After breaking up with the Joker (Jared Leto's awful green-haired version of the villain is nowhere to be seen, luckily), Quinn finds herself at a crossroads. Just like anyone who's newly single, she's not quite sure what to do with herself, other than drinking, downing comfort food, cutting her hair and getting a pet. Just when she's starting to reclaim her havoc-wreaking spark, she also discovers an unexpected consequence of changing her relationship status. Now that she's no longer the clown prince of crime's other half, every lowlife in town wants to settle the score for all the times she's done them wrong. One of them is psychopathic nightclub owner Roman Sionis (Ewan McGregor) — and, in trying to save her alabaster skin from her new number-one nemesis, Quinn gets caught up with a posse of other feisty Gotham gals.

Enter: Renee Montoya (Rosie Perez), a hard-nosed detective constantly overlooked by the brass; Black Canary (Jurnee Smollett-Bell), a singer at Sionis' club with a helluva voice; and the crossbow-wielding, vengeance-seeking, leather-clad Huntress (Mary Elizabeth Winstead). Light-fingered teen Cassandra Cain (Ella Jay Basco) actually brings them all together, with Sionis' goons chasing her, too. These ladies comprise a disparate bunch throughout much of the movie, but — because this flick is based on and named after a comic-book superhero team — becoming a girl gang is blatantly on the agenda. Yes, even with candy-coloured trickster Quinn leading the charge and grinning away as she's doing so, Birds of Prey brandishes a familiar caped crusader template.

Besting Suicide Squad is an incredibly low and easy bar to conquer, which Birds of Prey does. Completely finding its own groove is a trickier task and, despite the best efforts of director Cathy Yan (Dead Pigs) and writer Christina Hodson (Bumblebee), it proves harder to master here. Sporting a punk-ish, perky, peppy attitude, Birds of Prey feels unique in the DC movie realm, even against other standout franchise entries like Wonder Woman and Aquaman.
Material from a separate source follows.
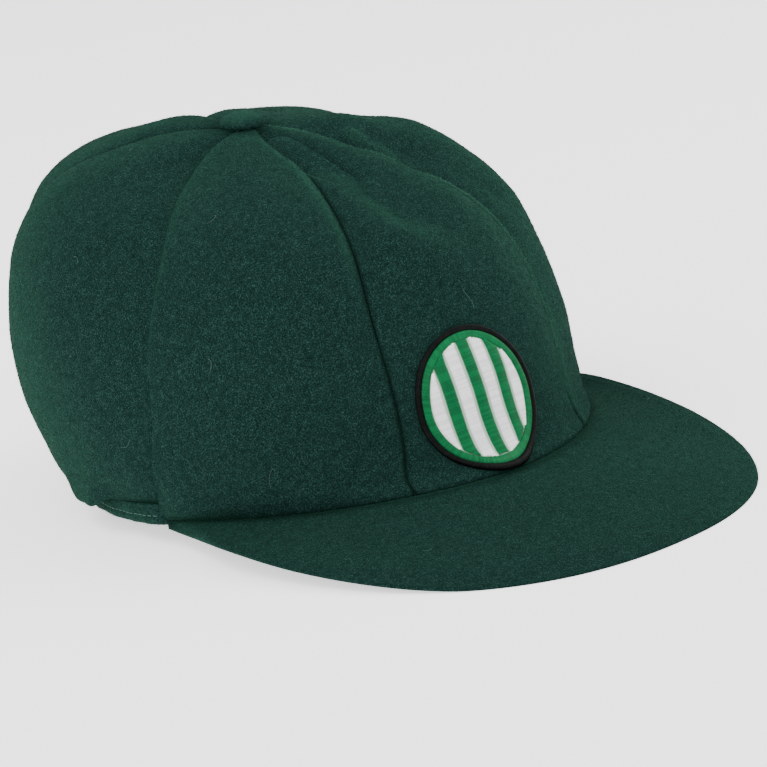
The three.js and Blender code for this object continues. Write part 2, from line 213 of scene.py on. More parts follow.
def ring_point(level, bearing):
    """A point of the crown before its gores puff."""
    height, shift, length, width, tip, _ = np.moveaxis(between(RINGS, level), -1, 0)
    angle = np.radians(bearing)
    forward, side = np.cos(angle), np.sin(angle)
    pointed = RIM_FRONT_POINT + (2 - RIM_FRONT_POINT) * np.minimum(level / POINTED_LEVELS, 1)
    power = np.where(forward > 0, pointed, 2)
    rounding = (np.abs(forward) ** power + np.abs(side) ** power) ** (-1 / power)
    along = length * HALF_LENGTH * forward * rounding
    across = width * HALF_WIDTH * side * rounding
    dip = np.radians(tip * CROWN_TIP)
    middle = shift * HALF_LENGTH
    return np.stack(
        [
            -across,
            -(middle + along * np.cos(dip)),
            height * CROWN_HEIGHT - along * np.sin(dip),
        ],
        axis=-1,
    )


def unit(vectors):
    """The same directions, one unit long."""
    return vectors / np.maximum(np.linalg.norm(vectors, axis=-1, keepdims=True), 1e-9)


def ring_normal(level, bearing):
    """The direction straight out of the crown before its gores puff."""
    step = 0.01
    up = np.minimum(level + step, TOP)
    rise = ring_point(up, bearing) - ring_point(up - 2 * step, bearing)
    turn = ring_point(level, bearing + 1) - ring_point(level, bearing - 1)
    return unit(np.cross(rise, turn))


def fold_rise(points, folds):
    """How far the folds lift or sink the cloth at each point."""
    total = np.zeros(points.shape[:-1])
    for bearing, level, to_bearing, to_level, rise, spread in folds:
        start = ring_point(np.array(float(level)), float(bearing))
        along = ring_point(np.array(float(to_level)), float(to_bearing)) - start
        share = np.clip((points - start) @ along / (along @ along), 0, 1)
        away = np.linalg.norm(points - start - share[..., None] * along, axis=-1)
        total += rise * PANEL_PUFF * np.exp(-((away / (spread * HALF_LENGTH)) ** 2))
    return total


def crown_skin(level, bearing, lean, start):
    """The crown's outer face, puffed, folded and gathered in to the hem."""
    point = ring_point(level, bearing)
    normal = ring_normal(level, bearing)
    roundness = 1 - np.abs(lean) ** PUFF_ROUNDNESS
    puff = between(RINGS, level)[..., PUFF_COLUMN] * PANEL_PUFF * roundness
    rear = smoothstep(-np.cos(np.radians(bearing)), 0, GATHER_TURN)
    above_foot = smoothstep(level - HEM_LEVEL * rear, 0, FOLD_FADE)
    below_top = 1 - smoothstep(level, TOP - SMOOTH_TOP, TOP)
    point = point + normal * (puff + fold_rise(point, FOLDS) * above_foot * below_top)[..., None]
    if start > 0:
        rim = ring_point(np.zeros_like(level), bearing)
        foot = ring_point(np.full_like(level, start), bearing)
        gather = (1 - np.minimum((level - start) / GATHER_LEVELS, 1)) ** 2
        point[..., :2] += (rim[..., :2] - point[..., :2]) * (gather * rear)[..., None]
        hang = np.where(level == start, 1, gather * GATHER_HANG)
        point[..., 2] += (foot[..., 2] - point[..., 2]) * hang
    return point, normal


# The gores. Each is cut from melton wool with a rounded outline and sewn to
# its neighbours right sides together, so that its edges roll down into the
# seam. The steam of the pressing leaves the thick cloth a little uneven.
GORES = [
    ("front_gore", "crown_panel_front", FRONT_LEFT, FRONT_RIGHT, 0),
    ("right_front_gore", "crown_panel_right_front", FRONT_RIGHT, SIDE_RIGHT, 0),
    ("right_rear_gore", "crown_panel_right_rear", SIDE_RIGHT, BACK_RIGHT, HEM_LEVEL),
    ("rear_gore", "crown_panel_rear", BACK_RIGHT, BACK_LEFT, HEM_LEVEL),
    ("left_rear_gore", "crown_panel_left_rear", BACK_LEFT, SIDE_LEFT, HEM_LEVEL),
    ("left_front_gore", "crown_panel_left_front", SIDE_LEFT, FRONT_LEFT, 0),
]
MILLIMETRE = 0.001
EDGE_STEPS = np.array([0, 0.12, 0.28, 0.5, 0.8, 1.15, 1.6, 2.2, 3.0, 4.2, 5.8]) * MILLIMETRE
NARROW_EDGES = 4
WIDTH_SAMPLES = 13
ACROSS_STEPS = 30
UP_STEPS = 112
FOOT_STEPS = 14
FOOT_CROWDING = 1.5
SLUMP = 0.0006
SLUMP_SIZE = 0.030
SLUMP_SEED = 3.1
FELTING = 0.00016
FELTING_SIZE = 0.0065
FELTING_SEED = 7.7
CALM_AWAY = 0.012
CALM_FOOT = 0.6
CALM_TOP = (TOP - 1.2, TOP - 0.2)
WELT_AWAY = 0.0022
WELT_STEEP = 0.0017
WELT_SOFT = 0.0052
# Painted highlight along the crests of the welts beside the seams.
WELT_HIGHLIGHT = 0.6
WELT_HIGHLIGHT_RISES = (0.0003, 0.0014)
CREASES_END = (TOP - 1.9, TOP - 0.6)
# Painted highlight on the creases' ridges and painted shade in their hollows.
CREASE_HIGHLIGHT = 0.2
CREASE_HIGHLIGHT_RISES = (0.0004, 0.0016)
HOLLOW_SHADE = -0.55
HOLLOW_SHADE_DEPTHS = (0.0006, 0.0032)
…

But its goofy, off-kilter vibe also feels just a few shades away from Marvel's Thor: Ragnarok on occasion. Quinn's cheeky, knowing, mile-a-minute narration, as well as the playful plot structure that comes with it, can also veer too close to Deadpool territory.

That makes Birds of Prey fun, purposefully chaotic and mostly entertaining, but also sometimes struggling to keep it all together. That's Quinn herself in a nutshell, though — and while this isn't a case of a film perfectly aping its protagonist in every possible way, there's still some nice symmetry at play. And, there's always something enjoyable going on on-screen. Often, it's the kinetic fight scenes, with credit to second-unit director (and John Wick franchise director) Chad Stahelski. At other times, it's the dazzling, glittering production design, or a memorable dream sequence that casts Quinn as Marilyn Monroe. Usually, it's the cast, which firmly pushes a diverse array of girls to the front. An over-the-top McGregor relishes his rare cartoonish bad guy role, but Birds of Prey's motley crew of female stars soar highest. Robbie most of all, unsurprisingly — and just as Joaquin Phoenix's take on the Joker looks likely to nab him an Oscar, it's a delight to see Harley Quinn still stealing the spotlight.